Тарханов старался разгадать Чухарева. Молод, крепок, и тридцати нет, а лыс. Почему так? И речь что кудель. Все завитки да завитки. Весь в батьку. И глаза так же навыкат. Это у них в роду. И хоть глаза совсем наружу, а вглянешься — не разобрать, что за человек. Душа из человека выглядывает, словно из норы. Да, весь в отца. Только батька топором тесан, а этот рубанком приглажен. Тот грамотей, а этот ученый. И перебил Чухарева:
— Так какая же будет для меня работа?
— Землекопом станешь.
— Я со своим конем. — Игнат приподнялся и по какой-то старой крестьянской привычке, перешедшей по наследству от дедов, стал мять в руках шапку.
— В кадры и с конем?
— Мы завсегда с конем.
— Ну к чему тебе конь?
— А глину с карьера возить?
— К заводу подводим подвесную дорогу.
— А людей нанимаете зачем?
— Будем строить большой комбинат огнеупоров. Мы теперь индустриальная держава. Слыхал? Не зря мужиков со старых пепелищ сгоняют. Разве иначе вас, кондовых домоседов, из деревни выкуришь? И учти, Игнат Федорович, вашего брата со своим конем хоть пруд пруди. Понаехало, в городе сена не хватает. То сбрасывали коров, мясу на базаре грош цена была, а теперь скоро конина объявится. Продавай ты свою лошадь, пока цена стоит.

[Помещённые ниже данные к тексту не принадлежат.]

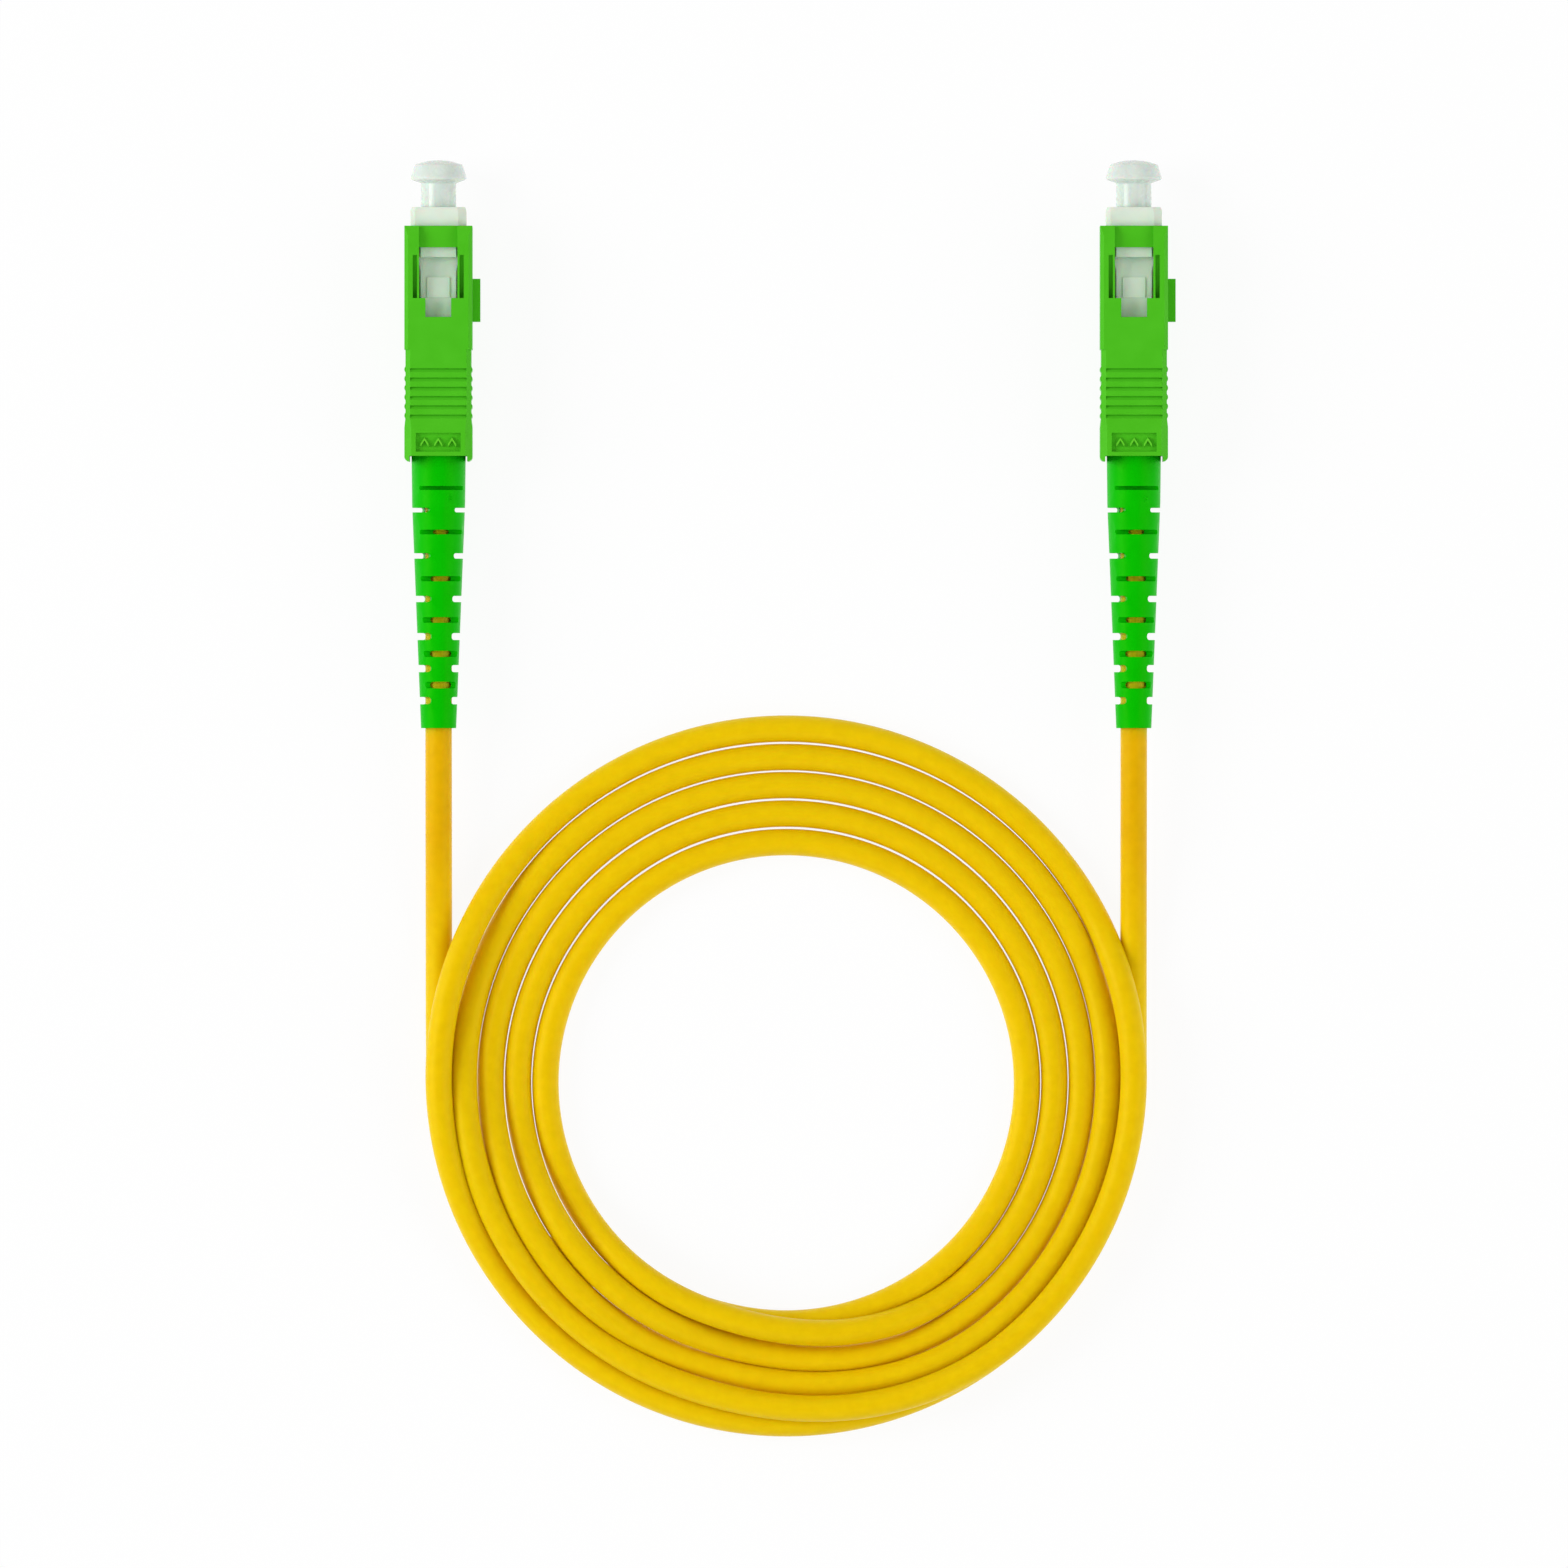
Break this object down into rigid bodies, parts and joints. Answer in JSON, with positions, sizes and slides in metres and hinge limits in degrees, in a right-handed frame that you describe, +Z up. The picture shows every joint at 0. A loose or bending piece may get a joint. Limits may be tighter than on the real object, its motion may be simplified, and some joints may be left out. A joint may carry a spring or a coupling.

Чухарев подал Игнату три талона: в баню, общежитие, столовую.
— Так как, Игнат Федорович, окрестимся? Был ты мужик, а станешь рабочим.

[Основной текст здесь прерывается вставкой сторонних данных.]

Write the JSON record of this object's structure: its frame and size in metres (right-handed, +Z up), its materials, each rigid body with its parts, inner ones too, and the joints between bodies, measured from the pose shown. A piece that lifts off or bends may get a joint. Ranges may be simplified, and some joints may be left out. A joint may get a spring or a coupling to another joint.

Тарханов медлил с ответом. Неожиданно сказал:
— Обо всем мы с тобой поговорили, а о самом главном не спросишь меня: как там твои в Пухляках?
— Батя жив-здоров? Не стряслось ли что с ним?
— В колхозе старик.
— Это хорошо, — с облегчением произнес Чухарев. И откровенно признался: — Нынче, сам знаешь, как может случиться. Был опытником, а в колхоз не пошел — стал кулаком. А батька упрямый, себя умнее всех считает, долго ли до беды. И мне не сладко пришлось бы. Сынок кулака!

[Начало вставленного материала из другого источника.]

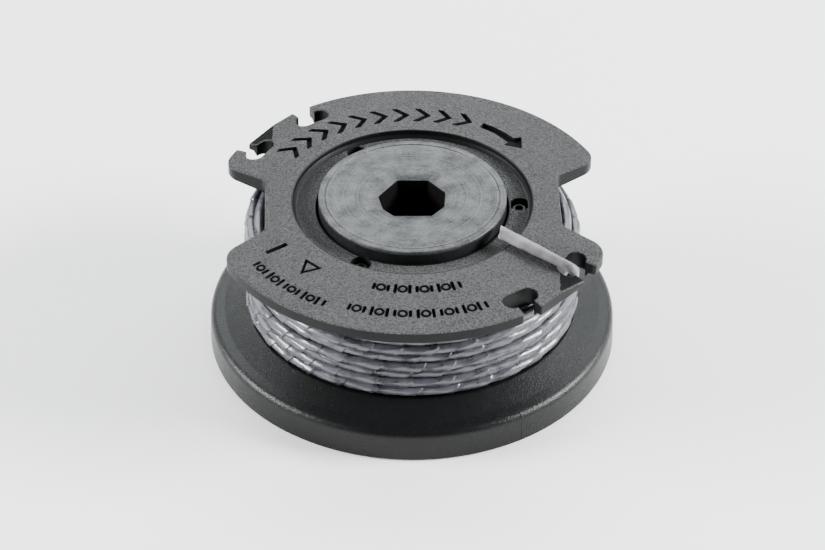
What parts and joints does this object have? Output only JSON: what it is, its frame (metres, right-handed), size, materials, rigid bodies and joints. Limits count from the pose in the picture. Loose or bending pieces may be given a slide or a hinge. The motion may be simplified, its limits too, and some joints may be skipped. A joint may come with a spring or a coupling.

— И не писал, что в колхозе?
— Откровенно сказать, Игнат Федорович, в ссоре мы. Взял в жены не ту, что он мне прочил.
— Не беспокойся, все в порядке у него.
— Спасибо за добрую весточку.
— Так, значит, советуешь поступить на стройку? — вернулся к своему делу Игнат.
— Обязательно. Василий-то где твой?
— Подался на север.
— Устроишься, оглядишься и его выпишешь.
— Так тому и быть, — сказал Игнат и протянул руку за талонами. Если Чухаревы друг другу не пишут, он может быть спокоен. Значит, решено. Он, Игнат Тарханов, будет строить комбинат. Вчера ссыльный, сегодня строитель. И так в жизни бывает.
Все это время у Игната было такое чувство, словно за ним шла беспрерывная погоня. Он потерял в своем бегстве сына, лишился невестки, едва не погубил внучку. И все бежал и бежал. Только найдя себе убежище на строительстве комбината, Тарханов как бы получил возможность оглянуться и понять весь ужас совершившегося. И прежде всего он подумал о Василии. Что с ним? Дошел ли до больницы? А вдруг тяжело ранен или какое-нибудь заражение? И никак не мог понять, как это он оставил сына и вот уже сколько дней не знает, что с ним. Господи, прости и помилуй. Уж лучше бы с ним самим стряслась такая беда, чем с Васькой. Теперь он уже не мог думать ни о чем другом. Он должен увидеть сына, узнать, что с ним. Перед этим все остальное не имело значения — ни смерть невестки, ни судьба внучки, ни собственная жизнь.
На следующий день Игнат подъехал на лошади к станции Мста. Разыскав больницу и войдя в приемный покой, он спросил женщину в белом халате:
— Тут мне справочку получить бы от вас. Насчет одного человека.
— Фамилия?
— Моя фамилия?
— Того, кто поступил...
— Тарханов Василий. Земляк мой, родня просила.
— Меня это не интересует. Когда поступил?
— Вроде как в конце прошлой недели.
— Тарханов Василий... В конце недели... — Женщина перелистывала книгу поступивших больных и снова и снова повторяла: — Тарханов Василий... Тарханов Василий. По какому поводу поступил?
— Сам по себе вроде, — ответил Игнат.
— Ранение, болезнь?
— Ранили его…
— Ранение, ранение… — продолжала вычитывать женщина в халате и, отложив книгу, сказала: — Тарханов в приемный покой не поступал.
— Может, прямо к доктору?
— Мимо меня никто не может пройти.
— Жив ли?
— Ни живой, ни мертвый.
— Стало быть, не поступал? — беспомощно спросил Игнат.
— Не поступал.
Игнат выбежал на улицу и остановился посреди дороги. Где же теперь искать Василия? Растерянно оглянулся, потом бросился к идущему навстречу человеку в ватнике.
— Не скажешь, где тут у вас милиция?